=== SHORT PROBLEM ===
Reproduce, word for word, every line from the first one down to the line containing "path: Points as (n, 2).", and nothing else.

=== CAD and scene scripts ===
....
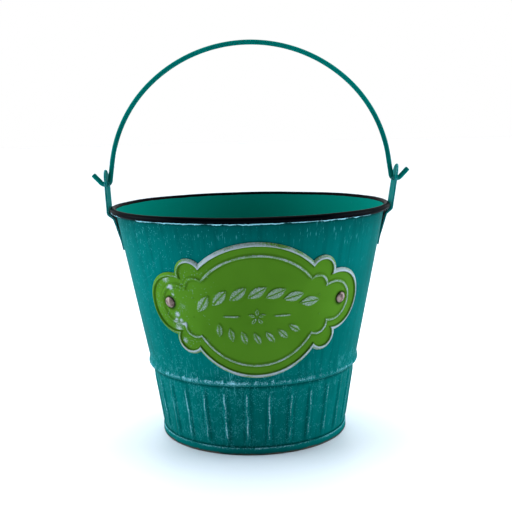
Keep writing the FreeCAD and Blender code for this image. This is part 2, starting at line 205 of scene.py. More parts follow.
def left_normals(path: Array) -> Array:
    """Unit normals on the left of a path, square to the chord between each point's neighbours.

    Args:
        path: Points as (n, 2).

    Returns:
        Normals as (n, 2).
    """
    chord = np.gradient(path, axis=0)
    chord /= np.hypot(chord[:, 0], chord[:, 1])[:, None]
    return np.stack([-chord[:, 1], chord[:, 0]], axis=1)


def lip(first: Array, last: Array, samples: int = 3) -> Array:
    """Rounded free edge of a sheet: the half circle from one skin to the other.

    Args:
        first: Where the first skin ends.
        last: Where the other begins.
        samples: Points between the two.

    Returns:
        Points as (samples, 2), the ends left out.
    """
    centre = (first + last) / 2.0
    arm = first - centre
    side = np.array([-arm[1], arm[0]])
    angle = np.linspace(0.0, math.pi, samples + 2)[1:-1, None]
    return centre + np.cos(angle) * arm + np.sin(angle) * side


def ripple(angle: Array, lobes: tuple[int, ...], seed: int) -> Array:
    """Smooth uneven wave round a circle: the mean of a sine for each number of lobes.

    Args:
        angle: Where it is read.
        lobes: Waves in a full turn.
        seed: Seed of each sine's shift.

    Returns:
        Values from 0 to 1.
    """
    draws = np.random.default_rng(seed).uniform(0.0, FULL_TURN, len(lobes))
    total = sum(np.sin(n * angle + shift) for n, shift in zip(lobes, draws))
    return 0.5 + 0.5 * total / len(lobes)


def grid_quads(rows: int, columns: int, close_rows: bool) -> Array:
    """Quads of a grid numbered row by row, whose columns always close on themselves.

    Args:
        rows: Number of rows.
        columns: Number of columns.
        close_rows: Whether the last row also joins the first.

    Returns:
        Vertex numbers as (n, 4).
    """
    row = np.arange(rows if close_rows else rows - 1)[:, None]
    column = np.arange(columns)[None, :]
    below = (row + 1) % rows
    beside = (column + 1) % columns
    corners = [row * columns + column, row * columns + beside]
    corners += [below * columns + beside, below * columns + column]
    return np.stack(corners, axis=-1).reshape(-1, 4)


def placed(name: str, data: bpy.types.ID) -> bpy.types.Object:
    """New object, linked into the scene.

    Args:
        name: Its name.
        data: Its mesh, light or camera.

    Returns:
        The object.
    """
    piece = bpy.data.objects.new(name, data)
    bpy.context.scene.collection.objects.link(piece)
    return piece


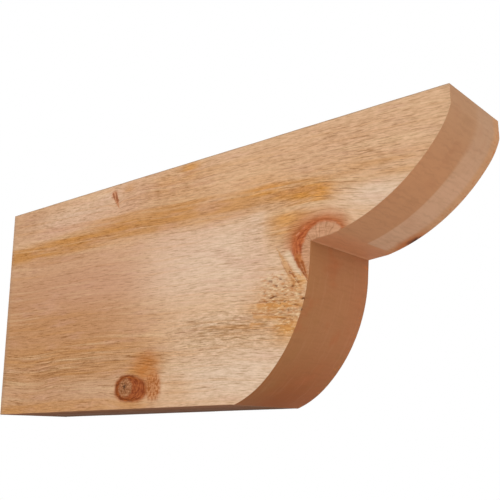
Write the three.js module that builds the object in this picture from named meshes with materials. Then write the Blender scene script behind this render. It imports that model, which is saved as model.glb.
....
=== ANSWER TO THIS TASK ===
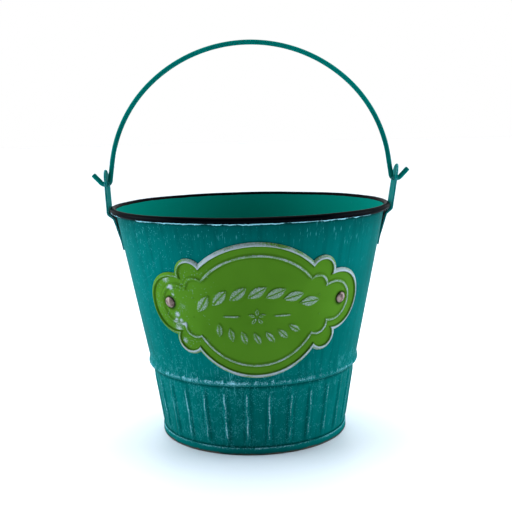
Keep writing the FreeCAD and Blender code for this image. This is part 2, starting at line 205 of scene.py. More parts follow.
def left_normals(path: Array) -> Array:
    """Unit normals on the left of a path, square to the chord between each point's neighbours.

    Args:
        path: Points as (n, 2).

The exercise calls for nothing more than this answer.